◆ **Stored data**
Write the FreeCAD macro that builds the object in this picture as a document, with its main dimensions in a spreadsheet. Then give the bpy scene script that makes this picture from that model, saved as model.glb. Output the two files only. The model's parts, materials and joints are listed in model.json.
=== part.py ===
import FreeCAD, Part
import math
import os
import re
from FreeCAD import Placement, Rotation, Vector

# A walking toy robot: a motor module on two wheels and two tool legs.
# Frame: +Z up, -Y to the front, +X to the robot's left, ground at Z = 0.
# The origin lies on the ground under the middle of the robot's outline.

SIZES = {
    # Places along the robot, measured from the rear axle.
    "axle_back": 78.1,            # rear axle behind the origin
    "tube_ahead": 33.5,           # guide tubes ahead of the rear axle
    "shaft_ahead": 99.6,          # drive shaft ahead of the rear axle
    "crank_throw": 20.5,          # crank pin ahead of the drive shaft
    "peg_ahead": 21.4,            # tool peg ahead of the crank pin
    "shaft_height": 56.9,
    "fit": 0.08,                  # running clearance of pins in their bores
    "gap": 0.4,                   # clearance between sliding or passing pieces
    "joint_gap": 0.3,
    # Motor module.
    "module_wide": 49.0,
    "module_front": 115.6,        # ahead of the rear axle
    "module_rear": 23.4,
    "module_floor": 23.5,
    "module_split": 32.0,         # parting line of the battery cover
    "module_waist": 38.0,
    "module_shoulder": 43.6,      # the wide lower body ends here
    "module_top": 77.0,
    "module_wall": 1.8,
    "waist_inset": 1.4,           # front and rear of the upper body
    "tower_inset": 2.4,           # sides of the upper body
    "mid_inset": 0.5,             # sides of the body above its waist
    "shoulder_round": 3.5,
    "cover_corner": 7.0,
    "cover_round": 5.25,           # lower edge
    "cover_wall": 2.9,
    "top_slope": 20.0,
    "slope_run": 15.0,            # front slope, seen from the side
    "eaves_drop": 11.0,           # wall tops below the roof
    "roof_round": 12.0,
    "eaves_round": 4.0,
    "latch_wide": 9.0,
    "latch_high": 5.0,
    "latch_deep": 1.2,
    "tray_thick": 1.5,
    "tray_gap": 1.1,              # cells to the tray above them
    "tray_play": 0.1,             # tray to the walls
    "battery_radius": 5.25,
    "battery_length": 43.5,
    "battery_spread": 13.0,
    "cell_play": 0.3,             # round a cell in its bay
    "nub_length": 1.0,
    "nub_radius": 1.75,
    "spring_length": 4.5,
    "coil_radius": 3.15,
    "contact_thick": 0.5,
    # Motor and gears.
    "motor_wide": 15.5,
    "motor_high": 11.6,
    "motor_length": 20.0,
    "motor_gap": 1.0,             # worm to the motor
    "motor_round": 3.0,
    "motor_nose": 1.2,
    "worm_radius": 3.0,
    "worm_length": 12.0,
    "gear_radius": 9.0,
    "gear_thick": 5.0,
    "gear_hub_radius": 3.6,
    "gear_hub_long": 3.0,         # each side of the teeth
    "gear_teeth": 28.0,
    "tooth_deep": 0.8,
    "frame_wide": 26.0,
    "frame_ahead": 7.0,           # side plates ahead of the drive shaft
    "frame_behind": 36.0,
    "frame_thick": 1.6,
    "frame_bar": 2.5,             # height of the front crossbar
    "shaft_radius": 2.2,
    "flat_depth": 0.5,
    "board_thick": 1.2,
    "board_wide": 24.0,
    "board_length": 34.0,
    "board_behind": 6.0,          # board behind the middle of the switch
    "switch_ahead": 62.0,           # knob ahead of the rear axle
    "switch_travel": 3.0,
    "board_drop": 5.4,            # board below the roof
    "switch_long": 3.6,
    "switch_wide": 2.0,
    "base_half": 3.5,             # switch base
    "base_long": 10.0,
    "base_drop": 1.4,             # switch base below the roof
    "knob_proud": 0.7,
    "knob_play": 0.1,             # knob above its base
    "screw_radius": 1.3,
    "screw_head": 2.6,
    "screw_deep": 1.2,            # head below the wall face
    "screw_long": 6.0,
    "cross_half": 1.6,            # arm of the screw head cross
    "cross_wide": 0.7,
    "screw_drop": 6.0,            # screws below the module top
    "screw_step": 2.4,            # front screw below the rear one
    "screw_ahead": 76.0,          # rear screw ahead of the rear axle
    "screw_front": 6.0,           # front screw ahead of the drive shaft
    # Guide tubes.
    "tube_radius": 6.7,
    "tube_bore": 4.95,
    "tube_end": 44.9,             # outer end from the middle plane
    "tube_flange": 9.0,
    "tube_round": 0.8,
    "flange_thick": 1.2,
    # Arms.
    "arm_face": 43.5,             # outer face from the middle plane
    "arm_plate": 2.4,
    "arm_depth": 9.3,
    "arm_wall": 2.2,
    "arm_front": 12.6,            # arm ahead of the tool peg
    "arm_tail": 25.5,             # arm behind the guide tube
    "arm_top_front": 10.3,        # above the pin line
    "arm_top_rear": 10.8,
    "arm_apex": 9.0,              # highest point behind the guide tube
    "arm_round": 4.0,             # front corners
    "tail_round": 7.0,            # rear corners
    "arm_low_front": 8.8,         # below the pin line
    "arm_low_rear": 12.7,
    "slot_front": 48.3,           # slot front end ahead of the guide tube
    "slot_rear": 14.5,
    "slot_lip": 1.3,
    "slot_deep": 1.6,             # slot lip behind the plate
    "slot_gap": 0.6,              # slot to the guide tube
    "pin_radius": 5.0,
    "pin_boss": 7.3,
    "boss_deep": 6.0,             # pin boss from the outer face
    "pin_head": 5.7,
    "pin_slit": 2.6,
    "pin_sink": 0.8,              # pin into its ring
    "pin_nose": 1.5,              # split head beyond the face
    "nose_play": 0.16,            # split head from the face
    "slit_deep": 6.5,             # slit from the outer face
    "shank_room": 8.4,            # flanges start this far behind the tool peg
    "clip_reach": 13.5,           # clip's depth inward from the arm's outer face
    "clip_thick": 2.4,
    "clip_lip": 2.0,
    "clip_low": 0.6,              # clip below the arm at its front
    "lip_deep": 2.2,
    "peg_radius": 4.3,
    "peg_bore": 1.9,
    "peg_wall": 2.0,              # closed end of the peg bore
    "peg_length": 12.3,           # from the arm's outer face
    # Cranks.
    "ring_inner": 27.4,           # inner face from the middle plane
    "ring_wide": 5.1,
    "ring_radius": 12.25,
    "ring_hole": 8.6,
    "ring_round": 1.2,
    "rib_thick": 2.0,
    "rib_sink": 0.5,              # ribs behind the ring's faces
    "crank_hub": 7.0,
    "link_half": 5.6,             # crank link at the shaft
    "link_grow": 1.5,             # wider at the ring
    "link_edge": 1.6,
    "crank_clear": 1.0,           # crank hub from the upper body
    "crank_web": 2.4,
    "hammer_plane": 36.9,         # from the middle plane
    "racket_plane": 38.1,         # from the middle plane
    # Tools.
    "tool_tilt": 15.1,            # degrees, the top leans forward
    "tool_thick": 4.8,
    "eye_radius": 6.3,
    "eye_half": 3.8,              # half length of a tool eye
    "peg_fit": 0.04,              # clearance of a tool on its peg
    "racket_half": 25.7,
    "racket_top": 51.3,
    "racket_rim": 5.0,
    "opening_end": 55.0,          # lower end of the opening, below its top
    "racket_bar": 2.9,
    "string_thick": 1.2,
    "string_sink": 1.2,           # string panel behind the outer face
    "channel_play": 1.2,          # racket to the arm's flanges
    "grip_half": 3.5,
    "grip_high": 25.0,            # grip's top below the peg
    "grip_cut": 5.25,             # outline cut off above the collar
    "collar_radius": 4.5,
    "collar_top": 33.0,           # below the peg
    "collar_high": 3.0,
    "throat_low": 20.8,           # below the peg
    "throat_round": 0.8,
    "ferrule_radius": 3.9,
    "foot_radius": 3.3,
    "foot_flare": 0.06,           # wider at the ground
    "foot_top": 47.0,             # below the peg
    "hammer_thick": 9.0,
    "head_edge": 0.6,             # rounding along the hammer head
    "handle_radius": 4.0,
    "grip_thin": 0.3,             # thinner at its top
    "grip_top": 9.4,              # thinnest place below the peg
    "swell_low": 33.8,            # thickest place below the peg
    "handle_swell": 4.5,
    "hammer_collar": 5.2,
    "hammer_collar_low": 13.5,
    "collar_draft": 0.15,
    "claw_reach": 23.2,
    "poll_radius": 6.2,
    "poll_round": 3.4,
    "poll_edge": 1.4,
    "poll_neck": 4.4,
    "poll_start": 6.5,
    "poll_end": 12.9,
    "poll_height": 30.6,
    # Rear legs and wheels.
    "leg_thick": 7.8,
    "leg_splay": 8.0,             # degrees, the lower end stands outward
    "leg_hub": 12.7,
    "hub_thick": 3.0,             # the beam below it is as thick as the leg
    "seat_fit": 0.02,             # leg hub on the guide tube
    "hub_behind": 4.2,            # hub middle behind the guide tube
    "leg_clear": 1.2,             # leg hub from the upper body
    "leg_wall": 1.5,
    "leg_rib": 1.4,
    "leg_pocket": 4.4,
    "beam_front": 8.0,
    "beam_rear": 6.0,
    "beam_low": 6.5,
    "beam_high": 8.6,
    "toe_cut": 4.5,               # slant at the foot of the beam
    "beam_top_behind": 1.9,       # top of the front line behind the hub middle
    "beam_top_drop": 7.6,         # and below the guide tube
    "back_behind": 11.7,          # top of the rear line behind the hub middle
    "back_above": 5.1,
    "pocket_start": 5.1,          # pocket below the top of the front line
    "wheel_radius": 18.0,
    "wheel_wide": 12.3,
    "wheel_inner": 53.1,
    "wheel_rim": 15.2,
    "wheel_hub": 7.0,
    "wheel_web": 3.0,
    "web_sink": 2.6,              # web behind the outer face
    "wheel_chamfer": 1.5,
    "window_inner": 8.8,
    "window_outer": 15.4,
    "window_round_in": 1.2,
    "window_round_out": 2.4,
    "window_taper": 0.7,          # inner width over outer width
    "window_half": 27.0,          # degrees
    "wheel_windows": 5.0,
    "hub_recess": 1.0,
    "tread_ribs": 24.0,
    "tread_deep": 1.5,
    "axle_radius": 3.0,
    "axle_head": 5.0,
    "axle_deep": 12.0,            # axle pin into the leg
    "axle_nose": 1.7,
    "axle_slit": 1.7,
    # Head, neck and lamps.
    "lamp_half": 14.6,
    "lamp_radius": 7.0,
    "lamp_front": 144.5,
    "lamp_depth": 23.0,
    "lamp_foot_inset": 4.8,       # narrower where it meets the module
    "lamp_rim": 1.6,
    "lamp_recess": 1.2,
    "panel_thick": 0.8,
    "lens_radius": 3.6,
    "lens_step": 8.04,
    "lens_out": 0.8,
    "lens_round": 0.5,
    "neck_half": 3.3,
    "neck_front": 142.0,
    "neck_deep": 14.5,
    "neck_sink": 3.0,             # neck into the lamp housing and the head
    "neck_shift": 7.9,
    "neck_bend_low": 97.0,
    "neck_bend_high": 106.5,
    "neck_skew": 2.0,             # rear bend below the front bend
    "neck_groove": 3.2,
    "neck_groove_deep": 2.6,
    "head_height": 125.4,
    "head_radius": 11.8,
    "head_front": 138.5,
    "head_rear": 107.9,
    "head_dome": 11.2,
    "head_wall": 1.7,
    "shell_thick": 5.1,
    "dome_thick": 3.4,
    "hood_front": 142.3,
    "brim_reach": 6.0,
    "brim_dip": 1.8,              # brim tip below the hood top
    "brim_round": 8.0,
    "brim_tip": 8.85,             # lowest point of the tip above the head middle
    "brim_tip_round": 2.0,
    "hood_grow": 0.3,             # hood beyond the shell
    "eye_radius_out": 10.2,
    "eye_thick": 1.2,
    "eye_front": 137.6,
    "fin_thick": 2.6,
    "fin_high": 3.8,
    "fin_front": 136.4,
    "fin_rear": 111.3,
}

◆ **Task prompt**
Search the data above for the string "FreeCAD" and copy each line that has it.

◆ **Answer**
Write the FreeCAD macro that builds the object in this picture as a document, with its main dimensions in a spreadsheet. Then give the bpy scene script that makes this picture from that model, saved as model.glb. Output the two files only. The model's parts, materials and joints are listed in model.json.
import FreeCAD, Part
from FreeCAD import Placement, Rotation, Vector